Desert Solitaire (Edward Abbey) 4*

Seen through 21st century eyes, this book is clearly a blog.  Abbey spins yarns about his colorful day-to-day, plus his friends who come to visit, his trips on his days off (such as whitewatering down the first leg of the Powell Expedition with a one-legged friend), and random rants about cars, the Park Service, people in wheelchairs, and women (roughly in that order).

I’d give it 5 stars if it stayed as strong as it starts.  The beginning makes me drool a little: Edward Abbey shows up for a year of park rangering at Arches National Park and lives alone in the glorious desert.  He removes a dead rat from the toilet of his little trailer and remarks that a gas cookstove and an indoor toilet are pleasingly luxurious.  His mother raised 5 children without either.  Soon he’s telling rattlesnakes to get the fuck off his property and taking a wild gopher snake home as a pet to keep rattlesnakes away.  Before you know it he’s moonlighting as a cowboy, vandalizing trees, pulling a friend out of quicksand, and retrieving dead hikers from the canyonlands.

I like Abbey because he’s infected with crazed desert-love.  He’s an old-school naturalist, meaning he’s a botanist and biologist and geologist and poet and philosopher and damned reckless in the field.  Abbey can literally look out his back door and give the common and Latin names of every plant in sight, along with detailed descriptions of plant lore, quoting appropriate classic poetry all the while.  Where did this guy go to school?  My favorite chapter is “Cliffrose and Bayonets,” where Abbey declares, “Time to inspect the garden.”   Abbey sees every speck of life, and there’s a freakin’ lot of it even in the hoodoo land of redrock sandstone.  I have to agree — I’ve seen more life in the Sonoran desert than anywhere outside of a zoo.  There’s enough there to support mountain lions (which several of my friends sighted, but neither Abbey nor I ever did).

The weirdest thing about Abbey’s blog is that his sandstone desert is full of invisible water.  He wanders around on foot or horseback with one canteen of water, and somehow he always finds a tiny seep before his meager daily ration runs out.  I have never, ever in my whole life found water in the desert, but maybe I just don’t know how to look.

2 responses to “Desert Solitaire (Edward Abbey) 4*

  1. Man, I am so not outdoorsy.

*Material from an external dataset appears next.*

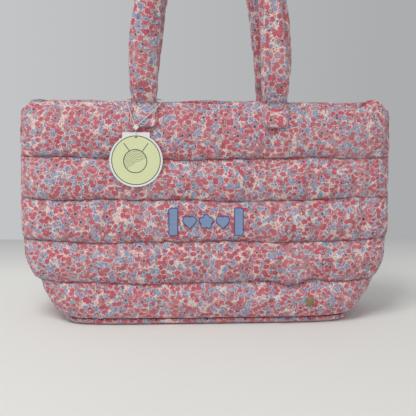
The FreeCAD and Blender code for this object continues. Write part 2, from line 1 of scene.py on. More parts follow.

Three nights camping at Hay was enough for me.
    But to be fair, what I hate about that kind of camping is the portable toilets and the threat of rain, which I guess you don’t have to deal with in the desert. Maybe I’d do ok after all.
    When are you moving to the desert?

    • It becomes clearer now that one house is not enough for me. Main abode = desert. Auxiliary abode(s) = DC, Tuscany, Rome, England, Wales, Shanghai, little liberal art college towns in the summertime? Too much world.